» BRIEF
Which lines contain the string "have"? Please list every one of them.

» DATA SHOWN
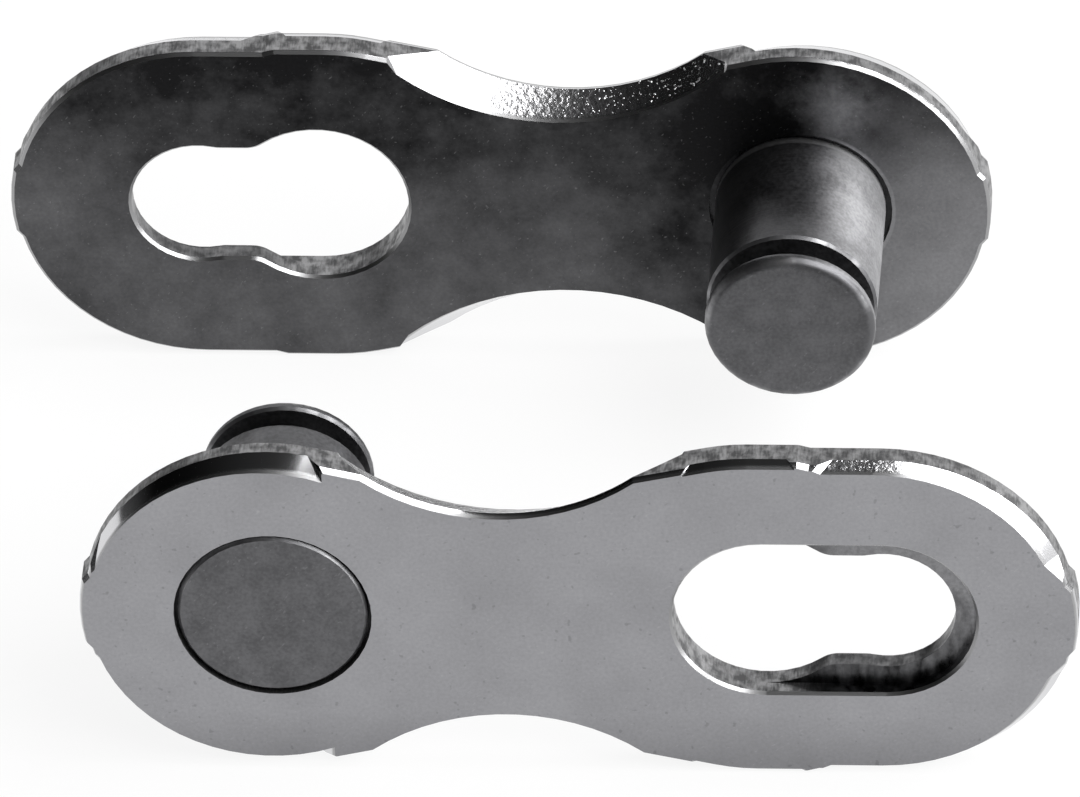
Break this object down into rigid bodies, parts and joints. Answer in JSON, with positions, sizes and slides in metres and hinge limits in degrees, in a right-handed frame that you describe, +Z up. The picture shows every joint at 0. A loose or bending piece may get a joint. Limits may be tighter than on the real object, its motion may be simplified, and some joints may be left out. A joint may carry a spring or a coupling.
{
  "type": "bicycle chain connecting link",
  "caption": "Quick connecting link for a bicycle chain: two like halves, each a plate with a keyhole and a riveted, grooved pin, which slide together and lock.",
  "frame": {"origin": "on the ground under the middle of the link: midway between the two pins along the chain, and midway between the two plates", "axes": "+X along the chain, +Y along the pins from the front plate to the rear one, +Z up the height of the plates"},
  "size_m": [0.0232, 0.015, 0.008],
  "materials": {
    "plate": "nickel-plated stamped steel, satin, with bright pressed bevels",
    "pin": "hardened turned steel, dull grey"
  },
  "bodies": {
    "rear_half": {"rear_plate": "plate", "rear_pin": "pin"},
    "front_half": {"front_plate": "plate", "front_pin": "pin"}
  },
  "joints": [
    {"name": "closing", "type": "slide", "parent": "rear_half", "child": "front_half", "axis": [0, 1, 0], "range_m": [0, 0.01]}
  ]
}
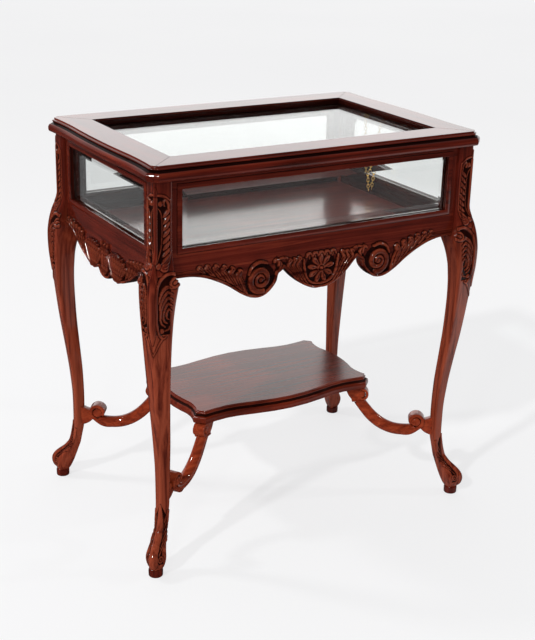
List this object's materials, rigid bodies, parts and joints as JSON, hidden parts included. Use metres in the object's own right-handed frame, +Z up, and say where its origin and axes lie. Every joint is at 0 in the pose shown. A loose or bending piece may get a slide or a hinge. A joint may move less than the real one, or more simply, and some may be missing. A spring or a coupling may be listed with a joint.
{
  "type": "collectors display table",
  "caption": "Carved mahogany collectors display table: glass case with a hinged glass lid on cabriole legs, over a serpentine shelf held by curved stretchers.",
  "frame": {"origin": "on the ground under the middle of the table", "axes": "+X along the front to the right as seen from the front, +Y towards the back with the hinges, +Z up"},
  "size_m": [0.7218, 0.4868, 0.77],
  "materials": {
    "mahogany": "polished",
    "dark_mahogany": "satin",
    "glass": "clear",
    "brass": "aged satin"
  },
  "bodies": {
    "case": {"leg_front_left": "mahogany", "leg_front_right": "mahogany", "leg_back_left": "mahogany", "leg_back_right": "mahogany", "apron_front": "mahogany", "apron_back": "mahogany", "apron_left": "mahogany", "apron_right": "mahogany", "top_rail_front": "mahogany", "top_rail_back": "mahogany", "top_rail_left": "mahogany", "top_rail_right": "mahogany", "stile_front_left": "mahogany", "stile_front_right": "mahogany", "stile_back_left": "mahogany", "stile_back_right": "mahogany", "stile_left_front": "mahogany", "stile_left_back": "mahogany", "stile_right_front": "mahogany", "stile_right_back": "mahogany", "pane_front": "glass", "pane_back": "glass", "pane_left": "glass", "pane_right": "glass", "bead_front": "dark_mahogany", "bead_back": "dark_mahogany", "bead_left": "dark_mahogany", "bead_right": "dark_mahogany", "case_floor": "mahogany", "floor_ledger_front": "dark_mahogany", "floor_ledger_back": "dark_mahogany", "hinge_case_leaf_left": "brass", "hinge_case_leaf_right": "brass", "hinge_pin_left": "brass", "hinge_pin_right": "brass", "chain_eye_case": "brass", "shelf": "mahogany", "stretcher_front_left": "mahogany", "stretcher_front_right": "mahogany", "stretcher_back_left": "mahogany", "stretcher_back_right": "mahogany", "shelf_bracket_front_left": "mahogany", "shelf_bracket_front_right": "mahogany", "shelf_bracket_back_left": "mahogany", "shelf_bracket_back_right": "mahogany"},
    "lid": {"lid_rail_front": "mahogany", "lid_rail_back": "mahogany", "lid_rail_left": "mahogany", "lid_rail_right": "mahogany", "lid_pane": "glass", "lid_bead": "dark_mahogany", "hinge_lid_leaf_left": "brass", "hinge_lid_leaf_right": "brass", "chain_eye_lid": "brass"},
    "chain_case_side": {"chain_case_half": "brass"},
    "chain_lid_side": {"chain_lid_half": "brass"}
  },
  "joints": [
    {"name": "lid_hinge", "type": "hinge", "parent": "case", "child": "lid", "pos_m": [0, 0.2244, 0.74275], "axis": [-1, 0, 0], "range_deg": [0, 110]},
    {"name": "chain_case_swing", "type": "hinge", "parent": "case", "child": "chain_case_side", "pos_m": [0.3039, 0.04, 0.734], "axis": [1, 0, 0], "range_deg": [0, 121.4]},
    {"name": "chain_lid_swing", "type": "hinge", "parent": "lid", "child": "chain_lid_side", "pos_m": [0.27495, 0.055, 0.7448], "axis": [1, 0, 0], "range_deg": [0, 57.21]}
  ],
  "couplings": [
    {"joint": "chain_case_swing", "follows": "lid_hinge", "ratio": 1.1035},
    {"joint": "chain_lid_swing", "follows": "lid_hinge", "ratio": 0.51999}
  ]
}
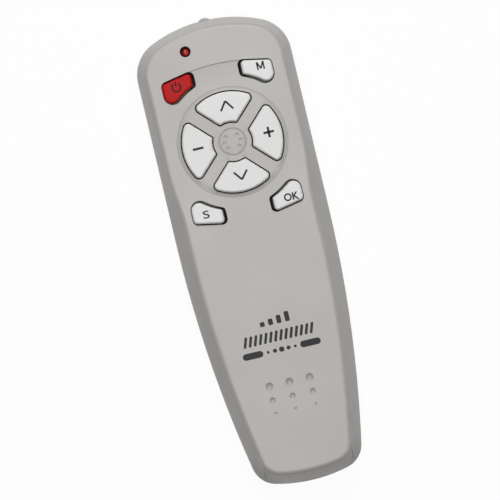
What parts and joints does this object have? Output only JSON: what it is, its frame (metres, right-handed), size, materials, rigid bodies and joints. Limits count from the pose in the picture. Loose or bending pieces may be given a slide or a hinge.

---

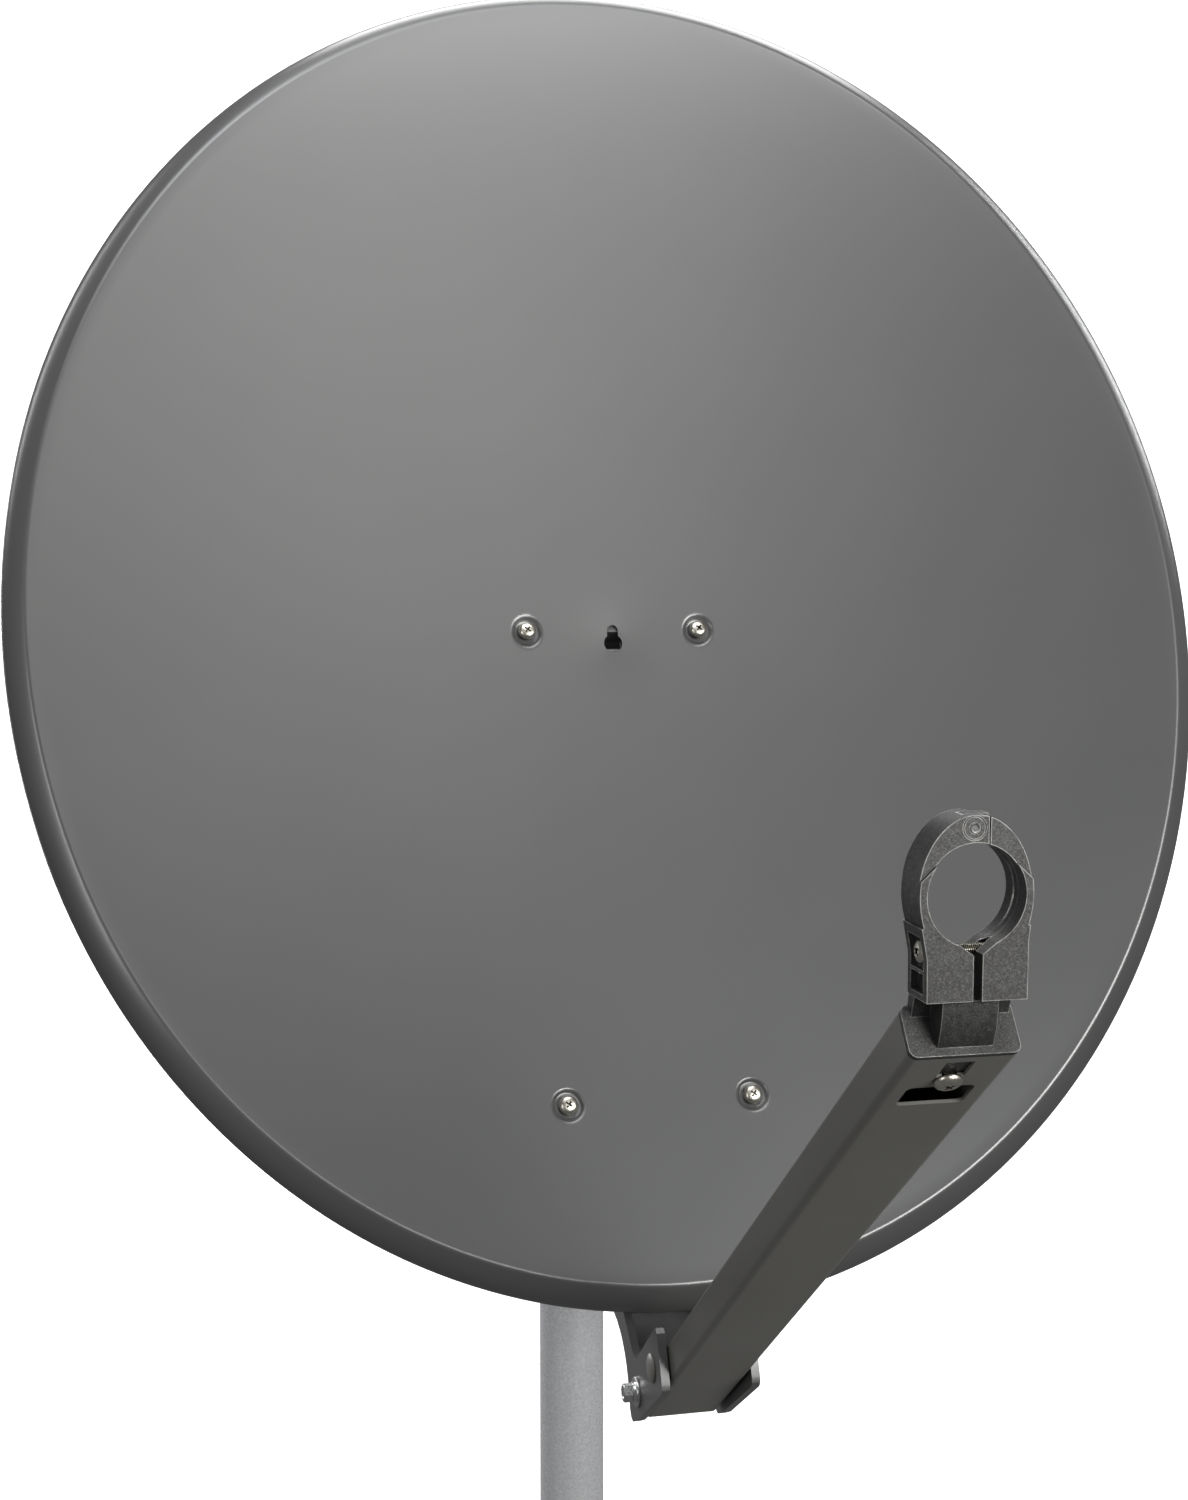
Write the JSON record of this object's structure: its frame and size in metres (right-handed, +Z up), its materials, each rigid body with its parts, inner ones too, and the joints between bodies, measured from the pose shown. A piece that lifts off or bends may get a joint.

--

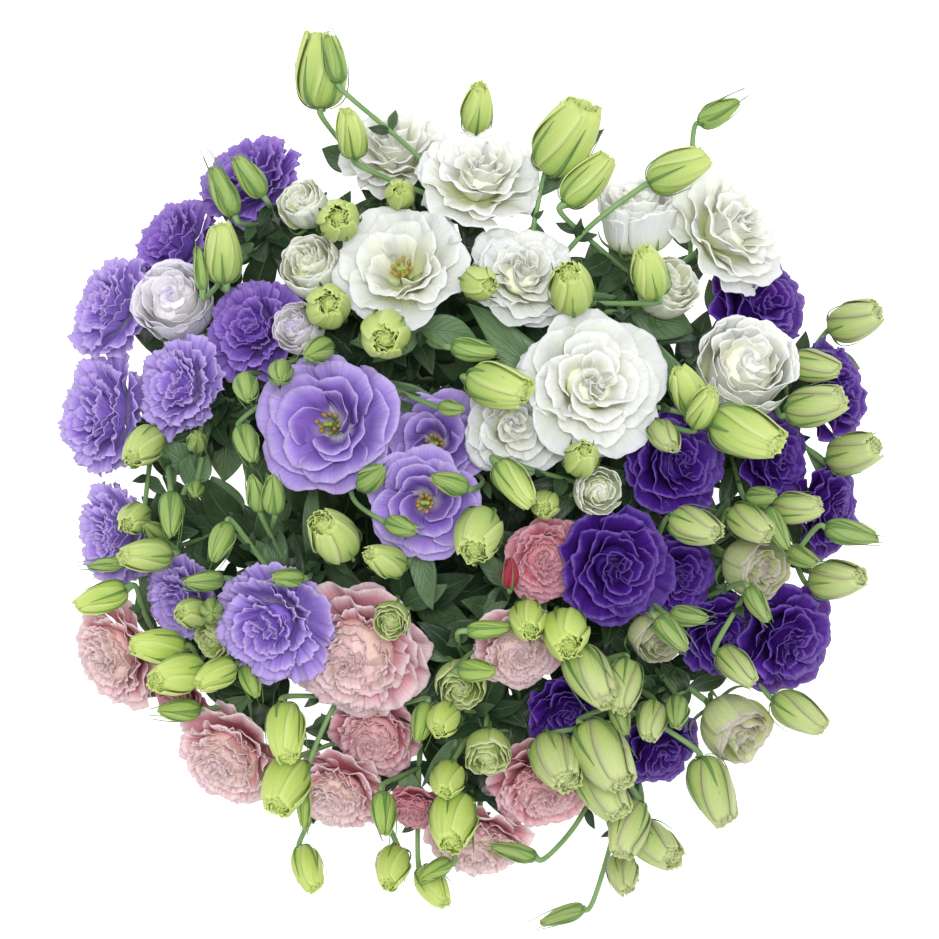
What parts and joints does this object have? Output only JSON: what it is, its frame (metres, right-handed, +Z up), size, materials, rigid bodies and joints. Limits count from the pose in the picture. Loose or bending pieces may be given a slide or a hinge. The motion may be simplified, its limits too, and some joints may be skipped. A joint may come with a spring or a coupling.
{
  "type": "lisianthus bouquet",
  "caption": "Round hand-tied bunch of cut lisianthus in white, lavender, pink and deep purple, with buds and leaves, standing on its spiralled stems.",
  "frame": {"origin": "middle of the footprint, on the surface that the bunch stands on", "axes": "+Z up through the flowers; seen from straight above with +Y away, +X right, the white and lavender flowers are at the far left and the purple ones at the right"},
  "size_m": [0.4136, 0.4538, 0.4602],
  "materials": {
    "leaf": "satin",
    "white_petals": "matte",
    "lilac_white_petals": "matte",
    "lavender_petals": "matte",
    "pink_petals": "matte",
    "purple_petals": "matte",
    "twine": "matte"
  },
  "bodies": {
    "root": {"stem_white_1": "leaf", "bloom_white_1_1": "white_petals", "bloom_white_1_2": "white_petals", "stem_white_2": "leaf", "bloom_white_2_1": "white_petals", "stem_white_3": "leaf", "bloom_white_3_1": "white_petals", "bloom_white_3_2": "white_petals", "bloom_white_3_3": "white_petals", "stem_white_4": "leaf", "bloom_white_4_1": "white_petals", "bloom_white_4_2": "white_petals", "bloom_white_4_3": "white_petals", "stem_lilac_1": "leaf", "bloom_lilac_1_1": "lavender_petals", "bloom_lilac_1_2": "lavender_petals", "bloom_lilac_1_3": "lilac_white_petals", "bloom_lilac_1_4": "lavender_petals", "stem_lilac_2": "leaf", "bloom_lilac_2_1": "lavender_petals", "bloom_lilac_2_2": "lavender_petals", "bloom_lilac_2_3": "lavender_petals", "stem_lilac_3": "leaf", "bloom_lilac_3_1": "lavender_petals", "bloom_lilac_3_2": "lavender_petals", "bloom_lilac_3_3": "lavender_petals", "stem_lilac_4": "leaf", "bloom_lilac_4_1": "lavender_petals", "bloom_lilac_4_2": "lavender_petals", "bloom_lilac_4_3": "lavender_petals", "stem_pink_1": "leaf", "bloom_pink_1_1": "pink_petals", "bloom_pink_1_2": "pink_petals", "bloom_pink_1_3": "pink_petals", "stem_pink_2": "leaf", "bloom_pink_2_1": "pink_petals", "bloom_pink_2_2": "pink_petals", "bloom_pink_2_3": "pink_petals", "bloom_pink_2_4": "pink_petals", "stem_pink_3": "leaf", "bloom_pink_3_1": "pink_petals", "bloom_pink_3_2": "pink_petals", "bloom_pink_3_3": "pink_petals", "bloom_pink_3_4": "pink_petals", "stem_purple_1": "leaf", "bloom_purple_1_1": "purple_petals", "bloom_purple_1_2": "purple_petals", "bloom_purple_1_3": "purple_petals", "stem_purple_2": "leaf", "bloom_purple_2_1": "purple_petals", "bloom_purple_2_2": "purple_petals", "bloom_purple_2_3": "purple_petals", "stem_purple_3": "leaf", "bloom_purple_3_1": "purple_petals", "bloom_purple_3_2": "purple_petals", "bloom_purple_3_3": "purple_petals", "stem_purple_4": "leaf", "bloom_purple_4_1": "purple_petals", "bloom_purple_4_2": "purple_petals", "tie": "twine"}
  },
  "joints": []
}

» EXERCISE SOLUTION
What parts and joints does this object have? Output only JSON: what it is, its frame (metres, right-handed), size, materials, rigid bodies and joints. Limits count from the pose in the picture. Loose or bending pieces may be given a slide or a hinge.
What parts and joints does this object have? Output only JSON: what it is, its frame (metres, right-handed, +Z up), size, materials, rigid bodies and joints. Limits count from the pose in the picture. Loose or bending pieces may be given a slide or a hinge. The motion may be simplified, its limits too, and some joints may be skipped. A joint may come with a spring or a coupling.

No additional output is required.